(cont)
This is not what Japanese "superhero" stories are like.
I've actually been reading a bunch of them lately. BHA, OPM, Ratman, Zannen Jokanbu Black General-san, etc. And in general, reading/watching a bunch of Japanese media. I've come to the uncomfortable realization that the Japanese don't seem to want or enjoy moral catharsis in their stories in the same way that Westerners do. That is, their stories aren't about punishing the bad guy, and their heroes are rarely concerned with justice, with the exception of their main characters. The tropes of Japanese capeshit are different; their heroes are commercialized, made a part of the economy or culture and glossed over. There is no glory, no vicarious agency. "Hero" just becomes another type of salaryman or pop star, replete with office politics and jealously jockeying for position in the public consciousness. And the corporate or economic construct that the heroes are a part of is rarely actually heroic; the writers seem to be aware that the status quo that the heroes are defending is fundamentally flawed, and that it corrupts the initially pure intentions of those that enter it.
It is hard not to see projections about the state of Japanese society, which (memetically, at least; I haven't lived there) seems to want to deny individuality, and whose economic and social structures grind people down relentlessly. The worlds of Japanese capeshit are depressing places, where thousands can die for no good reason, and heroes (and the organizations that employ them, and the governments that fund them) don't really care. Like, under my definition, the To Aru no … series can be considered capeshit. In that show, a character kills ten thousand high school girls (painfully, relishing drawing out their pain) under the orders of basically a city council. The only people who care are the two protagonists who put a stop to it. In a Western superhero story, that guy would be a completely irredeemable villain; you don't show that kind of shit onscreen without the character getting some Biblical-level comeuppance. In Japan? He's treated sympathetically, and later becomes a third protagonist. The heroes aren't really treated as having changed much; the city council is still in power, still doing shit like that.
BHA is less depressing than that (note; I don't have access to most of the manga, so I'm only really caught up to where the anime is right now; don't know if it gets a lot darker later on, but being a Japanese work, I'd count on it), but you still get flashes of that underlying inhumanity and cruelty inherent in most Japanese fiction. For example, Todoroki's father basically forced his mother into marriage, and forced her to bear his children, out of his own pride and envy of All Might. Todoroki might hate him, sure, but (so far) he hasn't been given any comeuppance, and I doubt he will be, given that the story doesn't seem to be concerned with this… let's be honest, what was described is hard to treat as anything but decades-long rape and abuse. By a hero that continues to be well-regarded by the general public. In fact, the biggest "upsetting" thing that happened to him was being forced to take credit for the capture of Stain while knowing it wasn't actually his doing.

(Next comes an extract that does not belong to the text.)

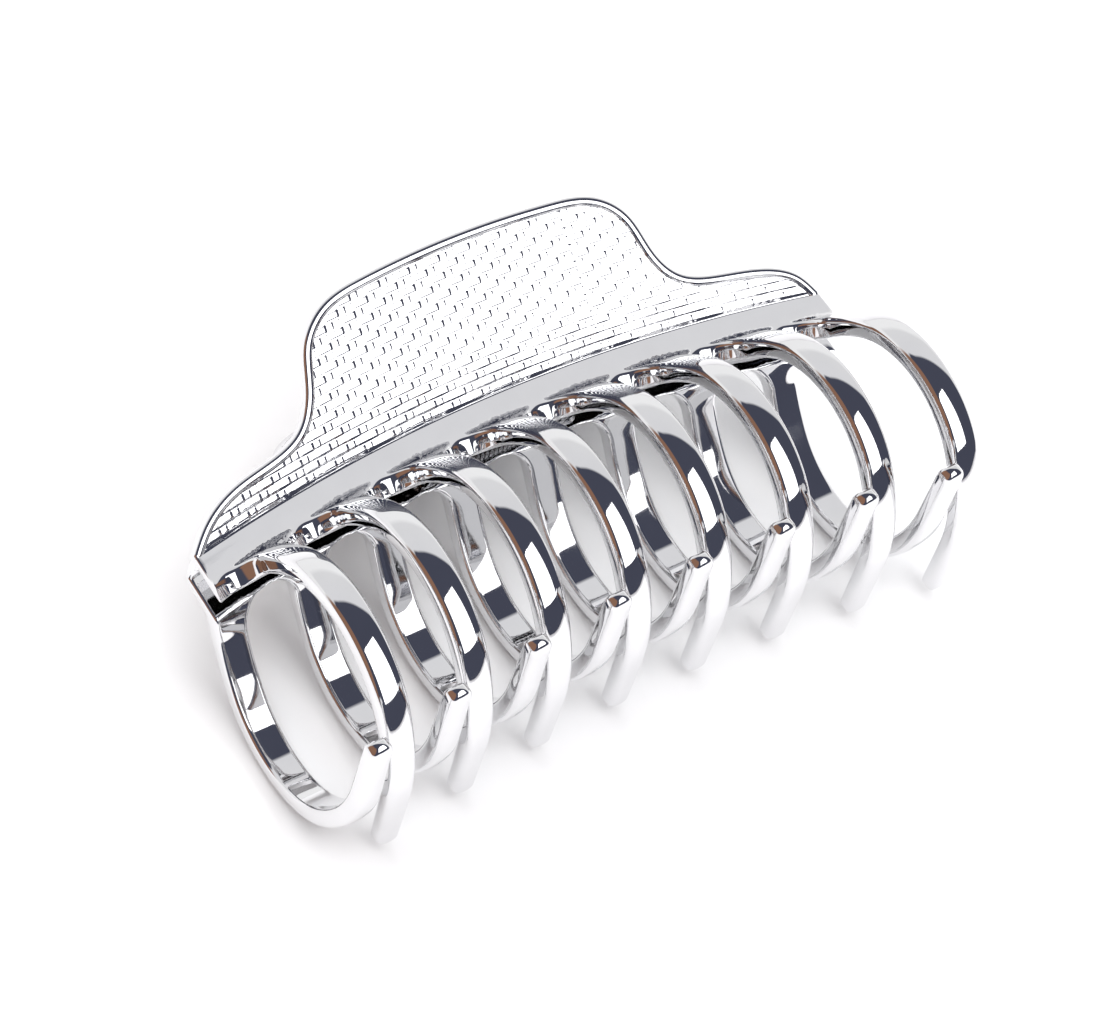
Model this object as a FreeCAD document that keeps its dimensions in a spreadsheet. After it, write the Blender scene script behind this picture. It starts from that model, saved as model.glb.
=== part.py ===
"""Large claw hair clip: two interleaving moulded jaws, a hinge pin and a torsion spring.

Frame: the closed clip lies on its back jaw, as it lies on a table. +Z is up, X runs along
the row of teeth, the finger wings point to +Y and the teeth to -Y. The origin is on the
table, under the middle of the clip's box. Everything is first shaped in the hinge frame,
where the hinge axis is the X axis, and is then moved up by its Placement.
"""
import FreeCAD, Part
import math
import os
import Sketcher

V = FreeCAD.Vector

# Driving dimensions, in millimetres and degrees.
SIZES = [
    ("pitch", 14.0, "distance between neighbouring teeth of one jaw"),
    ("tooth_count", 8, "teeth on each jaw"),
    ("stagger", 3.5, "how far each jaw's row is shifted along X, so the rows interleave"),
    ("half_length", 54.7, "half the overall length of the clip"),
    ("half_height", 18.9, "reach of each jaw from the plane through the hinge"),
    ("row_bow", 4.7, "drop of the tooth row at the reference span, towards the tips"),
    ("blade_bow", 4.7, "drop of wing and spine at the reference span"),
    ("bow_span", 50.0, "distance from the middle at which the bows are measured"),
    ("spine_face", 3.6, "outer face of the spine, from the middle plane, at the wing's foot"),
    ("spine_neck", 3.45, "outer face of the spine at its narrowest"),
    ("spine_inner", 2.0, "inner face of the spine, from the middle plane"),
    ("wing_foot", 2.4, "height of the wing's foot over the hinge axis"),
    ("wing_flare", 39.0, "angle between the wing and the middle plane"),
    ("wing_length", 24.3, "length of the wing up its slope, in the middle"),
    ("wing_wall", 1.8, "thickness of the wing, rim included"),
    ("rim_width", 1.4, "width of the raised rim round the wing's panel"),
    ("rim_height", 0.45, "how far the rim stands over the panel"),
    ("panel_foot", 0.6, "distance of the panel's lower edge from the wing's foot"),
    ("root_drop", 3.2, "depth of the tooth line's start under the hinge axis"),
    ("root_reach", 3.13, "distance of that start from the middle plane"),
    ("root_dip", 34.0, "downward angle at which a tooth leaves the spine"),
    ("root_wall", 3.3, "thickness of the spine where the teeth leave it"),
    ("lead_line", 4.6, "straight start of a tooth, inside the spine's lip"),
    ("crown_radius", 37.0, "first bend of a tooth"),
    ("crown_angle", 12.0, "turn of the first bend"),
    ("belly_radius", 16.4, "main bend of a tooth"),
    ("belly_angle", 96.0, "turn of the main bend"),
    ("toe_radius", 27.0, "last bend of a tooth"),
    ("toe_angle", 38.0, "turn of the last bend"),
    ("tip_length", 12.0, "straight end of a tooth"),
    ("tooth_width", 4.8, "width of a tooth along X"),
    ("tooth_thickness", 3.2, "thickness of a tooth across its curve"),
    ("tip_width", 3.6, "width of a tooth at its tip"),
    ("tip_thickness", 2.7, "thickness of a tooth at its tip"),
    ("gap_radius", 4.5, "rounded head of the gap between two teeth"),
    ("pin_radius", 0.75, "hinge pin"),
    ("pin_play", 0.05, "radial running clearance of the pin in the front jaw"),
    ("pin_head_radius", 1.3, "upset head of the pin"),
    ("pin_head_length", 0.7, "length of the pin's head"),
    ("knuckle_radius", 1.8, "hinge knuckle"),
    ("knuckle_width", 3.2, "length of a knuckle along the pin"),
    ("knuckle_inner", 6.3, "inner end of the inner knuckle"),
    ("knuckle_outer", 9.7, "inner end of the outer knuckle"),
    ("wire_radius", 0.35, "spring wire"),
    ("coil_radius", 1.25, "mean radius of the spring's coil"),
    ("coil_pitch", 0.8, "spacing of the spring's turns"),
    ("coil_turns", 13, "whole turns before the two legs' share is taken off"),
    ("leg_length", 15.0, "length of each spring leg"),
    ("leg_lift", 1.2, "angle by which a leg leans out to meet its wing"),
    ("seat_width", 0.7, "width of the ribs beside a spring leg"),
    ("seat_height", 0.9, "height of those ribs over the wing's inner face"),
    ("seat_length", 6.0, "length of those ribs"),
    ("seat_start", 8.0, "distance of those ribs up the wing from its foot"),
    ("seat_gap", 0.6, "free space between a rib and the middle of the leg"),
    ("hinge_back", 12.2, "hinge axis behind the middle of the clip's box"),
    ("start_thickness", 2.5, "thickness of a tooth's first stretch, inside the spine's lip"),
    ("wall_share", 0.45, "part of a tooth's thickness that has straight side walls"),
    ("belly_slimming", 0.1, "share of the taper reached at the end of the main bend"),
    ("toe_slimming", 0.7, "share of the taper reached at the end of the last bend"),
    ("pin_tail", 0.4, "how far the pin's plain end stands out of its knuckle"),
    ("pin_chamfer", 0.25, "chamfer on both ends of the pin"),
    ("web_share", 1.5, "width of a knuckle's web, in knuckle radii"),
    ("web_sink", 0.4, "depth to which a web is sunk in the spine"),
    ("rib_sink", 0.3, "depth to which a seat rib is sunk in the wing"),
]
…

How fucking terrible for him.
After reading so much of it, and comparing it to Western stories with similar aesthetic elements but wildly differing thematic ones, I've come to the conclusion that Japanese capeshit and Western capeshit have differences similar to, say, JRPGs and CRPGs. They are tonally different in the same way that those two genres are mechanically different. BHA is a good example of Japanese capeshit. It's good for its genre; the powers are interesting, the characters are compelling, the main character does grow and change over the course of the series. But it's now good Western capeshit; the world is depressing as fuck and it's not getting better, and the majority of characters and society it shows are morally repugnant, more interested in selfishly hoarding power or protection of arbitrary rules than doing what is morally right. There is a sense that the story's universe is going downhill, and the characters have very little agency to stop it.